Zitate nach der australischen Gegenwartsphilosophin Vanessa Lemm:
„Für Nietzsche hängt die Zukunft der Menschheit in entscheidender Weise von der Fähigkeit des Menschen ab, sich selbst noch einmal mit dem Traumleben des Tieres zu verbinden, da nur letzteres dem Menschen die Freiheit und Kreativität der Interpretation zurückgeben kann, die ihm im Zivilisations- und Sozialisationsprozess abhanden gekommen ist. In diesem Sinne ist Nietzsches Ansatz mit demjenigen Freuds vergleichbar, da beide nicht nur bestreiten, dass die Vernünftigkeit (Rationalität) im Zentrum des psychischen Lebens liegt, sondern auch im Traumzustand die Auflösung von Zivilisation und Bewusstsein sehen und darüber hinaus diese Auflösung als wesentlich für die zukünftige Steigerung des menschlichen Lebens und der menschlichen Kultur betrachten.“ (Vanessa Lemm verweist auf Freuds Werk „Das Unbehagen in der Kultur“ - mein Zitat bezieht sich auf das Werk „Nietzsches Philosophie des Tieres - Kultur, Politik und die Animalität des Menschen“, Zürich 2012).
Ich widerspreche dieser Nietzsche-Interpretation von Vanessa Lemm, denn ich bin überzeugt, dass die Zeit nie zurück fließt, sondern immer nur vorwärts fließt.

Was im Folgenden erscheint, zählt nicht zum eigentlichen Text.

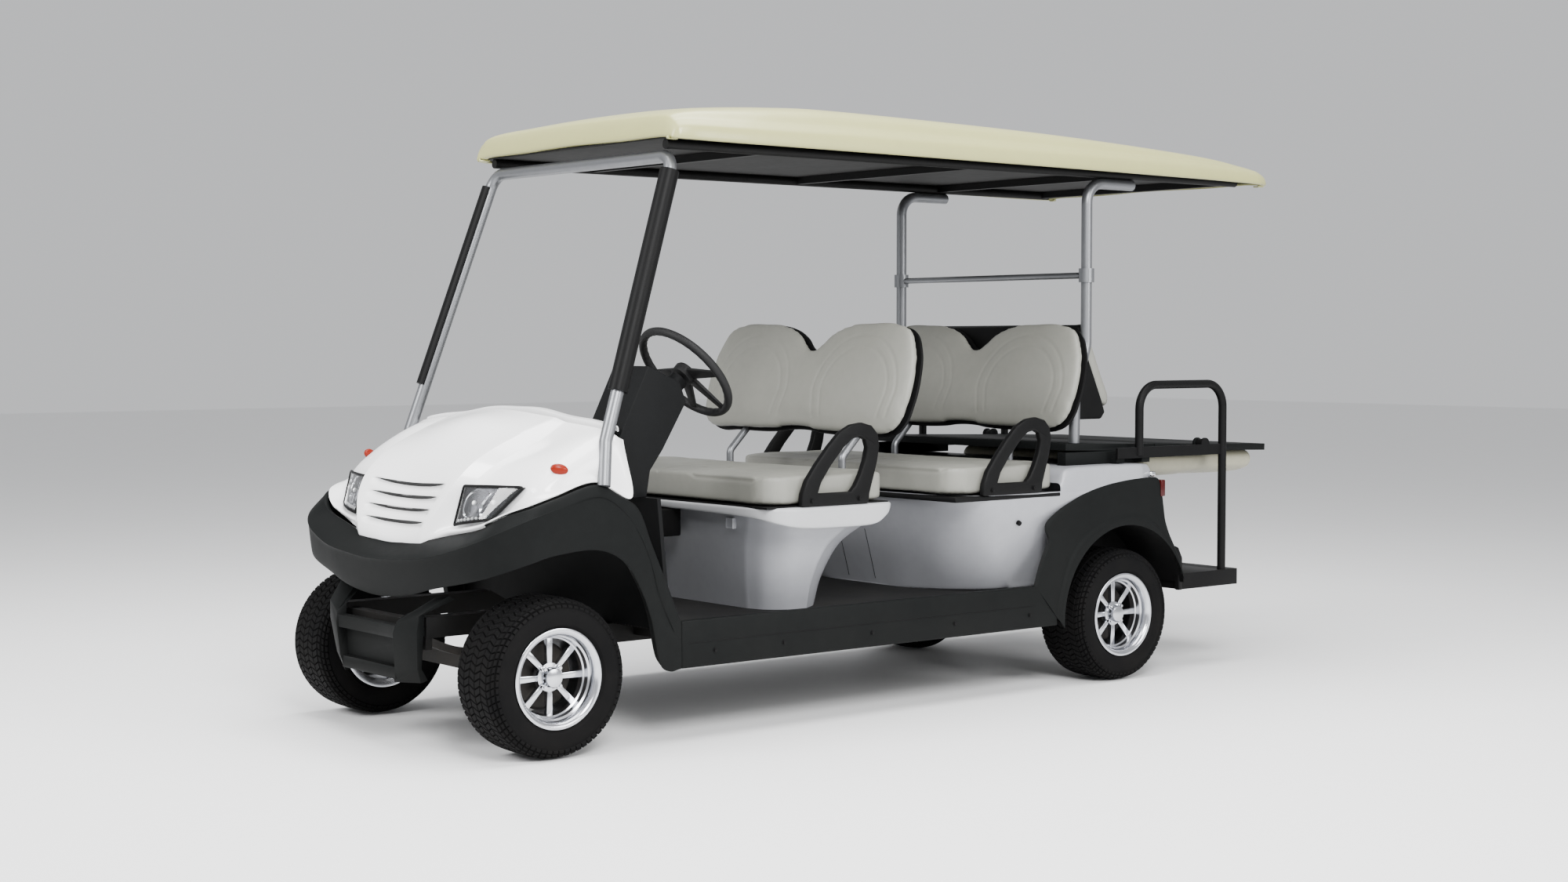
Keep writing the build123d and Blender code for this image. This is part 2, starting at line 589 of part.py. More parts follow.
FOOT_Z = deck_z(FOOT_Y) + 1
STRUT_TOP_Z = rail_z - RAIL_R - RAIL_TUBE_R
rear_strut = bent_tube(
    [
        (STRUT_X - 3, FOOT_Y, FOOT_Z),
        (STRUT_X - 2, FOOT_Y + 4, 1004),
        (STRUT_X, 813, 1166),
        (STRUT_X, 813, STRUT_TOP_Z),
        (STRUT_X, 1040, STRUT_TOP_Z),
    ],
    70,
    RAIL_TUBE_R,
)
save("rear_struts", rear_strut, other_side(rear_strut))
cross = bar((-(STRUT_X - 20), 813, CROSSBAR_Z), (STRUT_X - 20, 813, CROSSBAR_Z), 11)
for side in (1, -1):
    clamp = post(side * STRUT_X, 813, CROSSBAR_Z - 24, CROSSBAR_Z + 24, RAIL_TUBE_R + 8)
    clamp -= post(side * STRUT_X, 813, CROSSBAR_Z - 30, CROSSBAR_Z + 30, RAIL_TUBE_R + PAD_GAP)
    cross += clamp
save("strut_crossbar", cross)

# ---- front seat pod, its white rim and the selector box ----


def pod_wall(stack, t):
    """Hollow wall through stacked left half outlines, each from the front middle to the rear middle."""
    outer = [[(x, y, z) for x, y in outline] for outline, z in stack]
    inner = [[(x, y, z) for x, y in inset(outline, t)] for outline, z in stack]
    half = skin(outer, inner)
    return half + other_side(half)


RIM_Z = SEAT_Z - RIM_T
SEAT_REAR_Y = FRONT_SEAT_Y + SEAT_DEPTH
pod_low = [(0, -578), (369, -578), (454, -409), (454, SEAT_REAR_Y + 20), (0, SEAT_REAR_Y + 20)]
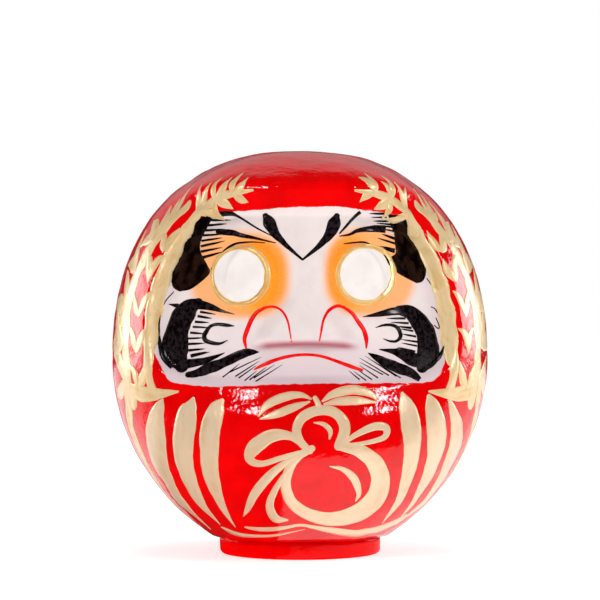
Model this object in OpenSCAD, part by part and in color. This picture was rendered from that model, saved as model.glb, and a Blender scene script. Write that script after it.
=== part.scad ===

Evolution geht also meines Erachtens nicht zum Tier zurück, sondern in der Realität vorwärts zum „Übermensch“. Diese kulturelle Zukunftsvision nach Nietzsche ist aber mit der AfD ganz sicher nicht zu verwirklichen.
Hingegen bin ich immer letztlich mein eigener Politiker, der in seinem eigenem Interesse handelt, unabhängig von dem üblichen Politik-Hickhack.